Some students are working on grant proposals, others on creating brochures, online content, and more.​ ​English major, Hannah Schotborgh is working with the Northern Nevada Literacy Council (NNLC). NNLC is a local nonprofit dedicated to furthering education for adult learners. They provide English Second Language (ESL) classes to help students attain their Certificate of High School Equivalency (HSE) and citizenship classes. Schotborgh said she previously worked with the SPCA, but that service-learning has allowed her to work more directly with her community partner compared to traditional volunteering. “They actually put us in contact with leaders in the nonprofit,” said Schotborgh, “It was interesting to basically be a part of the staff working for the nonprofit.” Schotborgh works close with Susan Robinson, the executive director of NNLC.

Schotborgh said that one aspect of service-learning that appealed to her was having the freedom to work independently on her project for the organization. Schotborgh has helped the organization by creating profiles about students of the NNLC. “We’re trying to compile it so that Susan can use quotes and summaries,” said Schotborgh, “Because she doesn’t have the time to interview all of these students all the time.” Schotborgh said that personal anecdotes help the organization to demonstrate how they help people in a tangible way.

While the organization has gained useful written content from the partnership, Schotborgh says that she has gained technical writing skills. “I’ve always understood the creative writing aspect of authoring,” said Schotborgh, “I’d never thought about the technical writing of businesses.”

Another student, Warren Bottino, has partnered with Neighbor Network of Northern Nevada (N4). N4 is a local nonprofit based on the concept of time exchange. Members earn time credits by helping one another and can use those credits to receive assistance later on. This assistance can be in the form of yard work, transportation, education, and more. “They’re an altruistic kind of organization,” said Bottino, “It’s kind of a community building thing.”

Bottino said at first he was skeptical and unenthusiastic at the prospect of doing extra work outside of class but soon found the research he was doing quite interesting. “I ended up really liking it,” said Bottino, “It’s something I want to research more of.” Much of Bottino’s research was on the concept of social capital theory. “It’s our connections, it’s our community, and it’s our way of measuring that,” said Bottino.

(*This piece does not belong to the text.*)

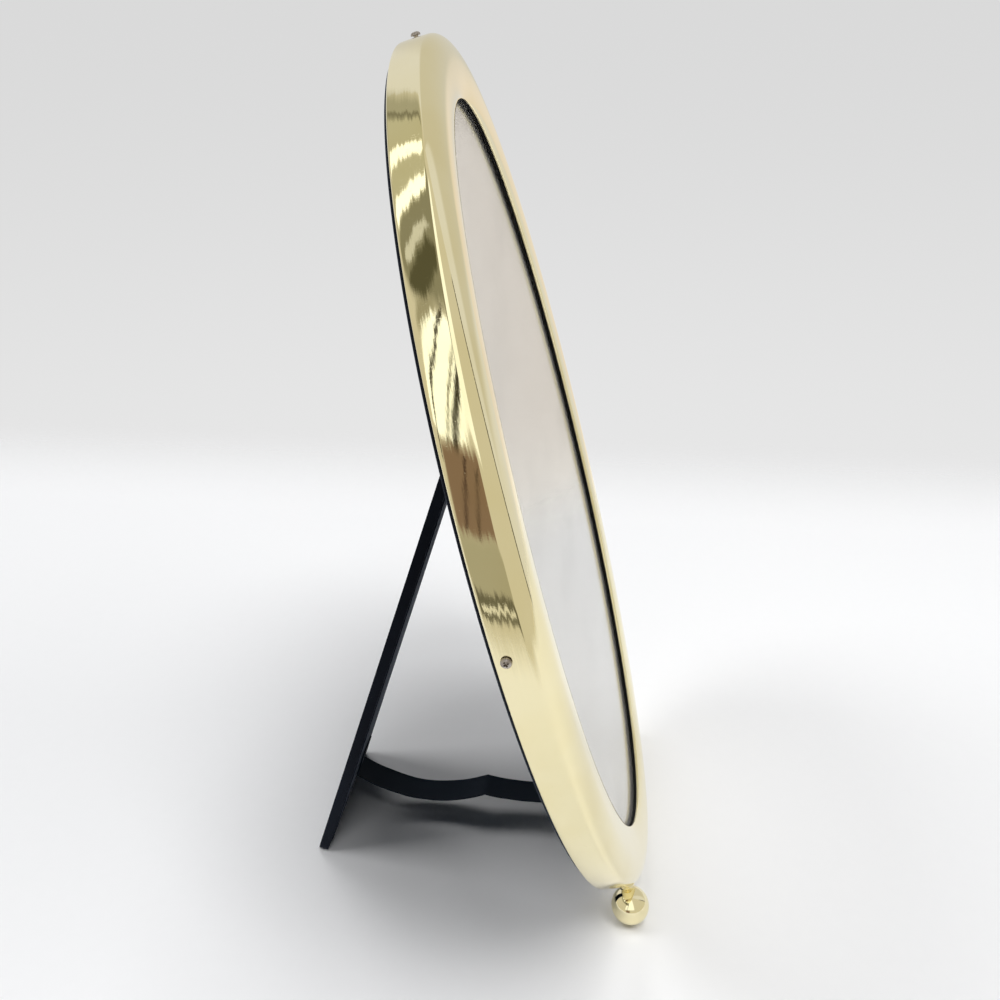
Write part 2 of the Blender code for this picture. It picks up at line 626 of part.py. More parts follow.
def build_hinge(parts, cutters, pin_space, strut_space, steel):
    """Make the butt hinge: two leaves, the pin and four rivets."""
    board_leaf = hinge_leaf("hinge_leaf_board", 1, parts, cutters, pin_space)
    strut_leaf = hinge_leaf("hinge_leaf_strut", -1, parts, cutters, strut_space)

    along_x = Matrix.Rotation(QUARTER_TURN, 4, "Y")
    end = HINGE_WIDTH / 2 + SEAT_GAP
    half_profile = [(HINGE_PIN_HEAD_RADIUS, end + HINGE_PIN_HEAD_LENGTH / 2),
                    (HINGE_PIN_HEAD_RADIUS, end), (HINGE_PIN_RADIUS, end)]
    tip = end + HINGE_PIN_HEAD_LENGTH
    profile = [(0.0, tip)] + half_profile
    profile += [(radius, -height) for radius, height in reversed(half_profile)] + [(0.0, -tip)]
    finish_piece(turned("hinge_pin", profile, parts, pin_space, along_x), steel, SMOOTH_ANGLE)

    hole_radius = RIVET_SHANK_RADIUS + SCREW_CLEARANCE
    rivet_holes = []
    for name, x, y in rivet_places(1):
        matrix = Matrix.Translation((x, y, 0.0))
        seat = LEAF_BACK - SEAT_GAP
        tip = seat + RIVET_BOARD_REACH
        hole = rod("rivet_hole_board_" + name, hole_radius, seat - FIT_GAP, tip + FIT_GAP,
                   cutters, pin_space, matrix)
        rivet_holes.append(make_cutter(hole))
        cut(board_leaf, hole)
        head = [(radius, 2 * seat - height)
                for radius, height in domed_head(RIVET_HEAD_RADIUS, RIVET_HEAD_HEIGHT, seat)]
        profile = [(0.0, tip), (RIVET_SHANK_RADIUS, tip), (RIVET_SHANK_RADIUS, seat)] + head
        rivet = turned("hinge_rivet_board_" + name, profile, parts, pin_space, matrix)
        finish_piece(rivet, steel, SMOOTH_ANGLE)

    strut_holes = []
    for name, x, y in rivet_places(-1):
        matrix = Matrix.Translation((x, y, 0.0))
        flush = LEAF_FRONT - SEAT_GAP / 2
        sink = RIVET_HEAD_RADIUS - RIVET_SHANK_RADIUS
        neck = flush - min(sink, HINGE_LEAF_THICKNESS) / 2
        seat = STRUT_BACK - SEAT_GAP
        wide = RIVET_HEAD_RADIUS - sink / 3
        countersink = turned("countersink_" + name,
                             [(0.0, LEAF_FRONT + FIT_GAP), (wide + SEAT_GAP, LEAF_FRONT + FIT_GAP),
                              (wide + SEAT_GAP, flush - SEAT_GAP / 2), (hole_radius, neck - SEAT_GAP / 2),
                              (hole_radius, seat - FIT_GAP), (0.0, seat - FIT_GAP)],
                             cutters, strut_space, matrix)
        cut(strut_leaf, make_cutter(countersink))
        strut_holes.append(countersink)
        head = [(radius, 2 * seat - height)
                for radius, height in domed_head(RIVET_HEAD_RADIUS, RIVET_HEAD_HEIGHT, seat)]
        profile = [(0.0, flush), (wide, flush), (RIVET_SHANK_RADIUS, neck), (RIVET_SHANK_RADIUS, seat)]
        rivet = turned("hinge_rivet_strut_" + name, profile + head, parts, strut_space, matrix)
        finish_piece(rivet, steel, SMOOTH_ANGLE)

    finish_piece(board_leaf, steel, SMOOTH_ANGLE)
    finish_piece(strut_leaf, steel, SMOOTH_ANGLE)
    return rivet_holes, strut_holes


def build_strut(parts, cutters, space, materials, holes):
    """Make the strut: a board in a velvet wrap, with a lining on its inner face."""
    wrap = STRUT_VELVET_THICKNESS
    inset = STRUT_BOARD_INSET
    foot_cut = foot_reach(STRUT_BACK) + SEAT_GAP - foot_reach(STRUT_BOARD_FRONT)
    foot_wall = foot_cut + STRUT_FOOT_WRAP
    velvet = slab("strut_velvet", strut_outline((0.0, 0.0, 0.0, 0.0)),
                  STRUT_BACK, STRUT_BOARD_FRONT, parts, space)
    round_rear_edge(velvet, STRUT_VELVET_ROUND)
    pocket = slab("strut_velvet_pocket", strut_outline((foot_wall, wrap, wrap, wrap)),
                  STRUT_VELVET_FRONT, STRUT_BOARD_FRONT + FIT_GAP, cutters, space)
    cut(velvet, make_cutter(pocket))

    board = slab("strut_board", strut_outline((foot_wall + STACK_GAP, inset, inset, inset)),
                 STRUT_BOARD_BACK, STRUT_BOARD_FRONT, parts, space)
    margin = STRUT_LINING_MARGIN
    lining = slab("strut_lining", strut_outline((foot_wall + margin, margin, margin, margin)),
                  LINING_BACK, LINING_FRONT, parts, space)
    for hole in holes:
        cut(velvet, hole)
        cut(board, hole)
        cut(lining, hole)

    width = STRUT_FOOT_WIDTH
    reach = OUTER_HEIGHT
    floor = block("floor_cut", (-width, -reach, -reach), (width, reach, 0.0), cutters, None)
    cut(velvet, make_cutter(floor))
    finish_piece(velvet, materials["velvet"])
    finish_piece(board, materials["hardboard"])
    finish_piece(lining, materials["lining"])


def ribbon_route():
    """Return the ribbon's line in a plane of constant X, as Y and Z of frame space.

    It is glued to the back, hangs in two loose lobes with the crease of its fold between
    them, and is glued to the inner face of the strut.
    """
    half = RIBBON_THICKNESS / 2
    board_level = VELVET_REAR - FIT_GAP - half
    strut_level = LINING_FRONT + FIT_GAP + half
    pin = Vector((HINGE_HEIGHT, HINGE_LEVEL))
    turn = Matrix.Rotation(STRUT_OPEN, 2)
    board_end = Vector((HINGE_HEIGHT - RIBBON_REACH, board_level))
    board_tab = board_end + Vector((RIBBON_TAB, 0.0))
    strut_end = pin + turn @ Vector((-RIBBON_REACH, strut_level))
    strut_tab = pin + turn @ Vector((RIBBON_TAB - RIBBON_REACH, strut_level))
    down = Vector((-math.cos(LEAN), -math.sin(LEAN)))
    crease = board_end.lerp(strut_end, RIBBON_CREASE_SHARE) + down * RIBBON_CREASE_DROP
    lobes = ((board_end, crease, RIBBON_BOARD_LOBE), (crease, strut_end, RIBBON_STRUT_LOBE))
    points = [board_tab]
    for start, end, sag in lobes:
        for index in range(LOBE_STEPS):
            share = index / LOBE_STEPS
            points.append(start.lerp(end, share) + down * sag * 4 * share * (1 - share))
    return points + [strut_end, strut_tab]


def build_ribbon(parts, space, satin):
    """Make the flat ribbon that keeps the strut from sliding out."""
    ribbon = curve_object("ribbon", ribbon_route(), cyclic=False)
    ribbon.data.fill_mode = "NONE"
    ribbon.data.extrude = RIBBON_WIDTH / 2
    # The curve's X and Y are frame space Y and Z, and its Z is X
    place(ribbon, parts, space, Matrix(((0, 0, 1, 0), (1, 0, 0, 0), (0, 1, 0, 0), (0, 0, 0, 1))))
    strip = curve_to_mesh(ribbon, parts)
    solid = strip.modifiers.new("thickness", "SOLIDIFY")
    solid.thickness = RIBBON_THICKNESS
    solid.offset = 0.0
    finish_piece(strip, satin, 60.0)


def build_spaces(parts):
    """Make the empties that carry the leaning frame, the hinge pin and the open strut."""
    origin = bpy.data.objects.new("frame_axes", None)
    place(origin, parts)
    origin.location = (0.0, -depth_centre(), centre_height())
    origin.rotation_euler = (math.pi / 2 - LEAN, 0.0, 0.0)
    pin = bpy.data.objects.new("hinge_axis", None)
    place(pin, parts, origin, Matrix.Translation((0.0, HINGE_HEIGHT, HINGE_LEVEL)))
    strut = bpy.data.objects.new("strut_axis", None)
    place(strut, parts, pin, Matrix.Rotation(STRUT_OPEN, 4, "X"))
    bpy.context.view_layer.update()
    return origin, pin, strut


def main():
    """Build the picture frame."""
    for obj in list(bpy.data.objects):
        bpy.data.objects.remove(obj)
    parts = bpy.data.collections.new("oval_picture_frame")
    cutters = bpy.data.collections.new("cutters")
    bpy.context.scene.collection.children.link(parts)
    bpy.context.scene.collection.children.link(cutters)

    brass = new_material("polished_brass", (0.82, 0.70, 0.38), 0.08, metallic=1.0)
    steel = new_material("zinc_plated_steel", (0.62, 0.62, 0.60), 0.3, metallic=1.0)
    materials = {
        "glass": new_material("window_glass", (0.95, 0.97, 0.96), 0.02, transmission=1.0),
        "paper": new_material("blank_paper", (0.82, 0.82, 0.81), 0.7),
        "card": new_material("grey_card", (0.42, 0.40, 0.37), 0.9),
        "hardboard": new_material("hardboard", (0.22, 0.13, 0.07), 0.8),
        "velvet": new_material("navy_velvet", (0.012, 0.013, 0.022), 0.95),
        "lining": new_material("navy_lining_cloth", (0.015, 0.017, 0.028), 0.9),
    }
    satin = new_material("navy_ribbon", (0.013, 0.015, 0.03), 0.6)

    frame_space, pin_space, strut_space = build_spaces(parts)
    rim_holes = build_rim_holes(cutters, frame_space)
    rivet_holes, strut_holes = build_hinge(parts, cutters, pin_space, strut_space, steel)
    build_bezel(parts, frame_space, brass, rim_holes)
    build_stack(parts, cutters, frame_space, materials, rim_holes, rivet_holes)
    build_rim_screws(parts, cutters, frame_space, steel)
    build_feet(parts, frame_space, brass, steel)
    build_strut(parts, cutters, strut_space, materials, strut_holes)
    build_ribbon(parts, frame_space, satin)


main()
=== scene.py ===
"""Looks of an oval brass picture frame on ball feet, with a velvet back and an easel strut.

World axes: +X to the viewer's right, +Y to the back, +Z up, floor at Z = 0, in metres.
Frame space: X as in the world, Y up the leaning frame, Z towards the viewer, origin in the
middle of the oval on the plane of the bezel's rear edge. Pin space and strut space have
their origin on the hinge pin; strut space turns with the open strut.
"""

import json
import logging
import math
from collections.abc import Iterable, Sequence
from dataclasses import dataclass, field
from enum import Enum
from itertools import accumulate, pairwise
from typing import Any

import bmesh
import bpy
from mathutils import Matrix, Vector, noise


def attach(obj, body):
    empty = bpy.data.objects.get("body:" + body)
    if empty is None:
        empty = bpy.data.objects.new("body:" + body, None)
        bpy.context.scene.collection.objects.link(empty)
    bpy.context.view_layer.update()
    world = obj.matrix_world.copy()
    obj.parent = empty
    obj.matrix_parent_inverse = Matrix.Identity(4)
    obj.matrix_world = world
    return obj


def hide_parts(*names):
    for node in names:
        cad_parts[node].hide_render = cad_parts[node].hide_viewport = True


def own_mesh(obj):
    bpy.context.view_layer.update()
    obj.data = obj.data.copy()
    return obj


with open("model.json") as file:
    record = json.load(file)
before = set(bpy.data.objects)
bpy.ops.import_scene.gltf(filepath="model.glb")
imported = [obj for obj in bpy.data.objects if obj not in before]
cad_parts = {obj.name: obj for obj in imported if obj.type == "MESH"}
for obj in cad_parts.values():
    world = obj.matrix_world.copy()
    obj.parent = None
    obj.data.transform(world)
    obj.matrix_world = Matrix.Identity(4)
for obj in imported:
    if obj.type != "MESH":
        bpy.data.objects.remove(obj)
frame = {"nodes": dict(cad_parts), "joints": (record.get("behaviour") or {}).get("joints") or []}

MM = 0.001
FULL_TURN = 2 * math.pi
HALF_TURN = math.pi
QUARTER_TURN = math.pi / 2
UPRIGHT_DEG = 90.0
SHARP_DEG = 40.0
RING_SHARP_DEG = 50.0
RIBBON_SHARP_DEG = 60.0
BEVEL_FROM_DEG = 50.0
MERGE_WITHIN = 1e-7
LEAST_RADIUS = 0.1 * MM
CUTTER_OVERHANG = 10.0 * MM
ACROSS = "across"
MIX_FIRST, MIX_SECOND, MIX_RESULT = 6, 7, 2
LOG = logging.getLogger("oval_picture_frame")

Point = tuple[float, float]
Place = tuple[float, float, float]
Colour = tuple[float, float, float]
Faces = list[tuple[int, ...]]
Piece = bpy.types.Object
Material = bpy.types.Material
Output = bpy.types.NodeSocket


class Body(Enum):
    """The two bodies that the hinge joins."""

    FRAME = "frame"
    STRUT = "strut"


class Slot(Enum):
    """Material slots of the record."""

    BRASS = "polished_brass"
    STEEL = "plated_steel"
    VELVET = "navy_velvet"
    LINING = "navy_lining_cloth"
    RIBBON = "navy_ribbon"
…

Bottino says that the class and his community partner have changed his understanding of community. “It’s not just going out and helping people, it’s work,” said Bottino, “They need money to do it, and they can’t accomplish everything they want. It’s harder than it seems.” Despite the inherent difficulties, Bottino said the experience has made him consider entering the nonprofit sector of business in the future. “Before, I had no plans at all. Now I know what I like,” said Bottino, “I learned that I like writing, but I learned that I also I like people.”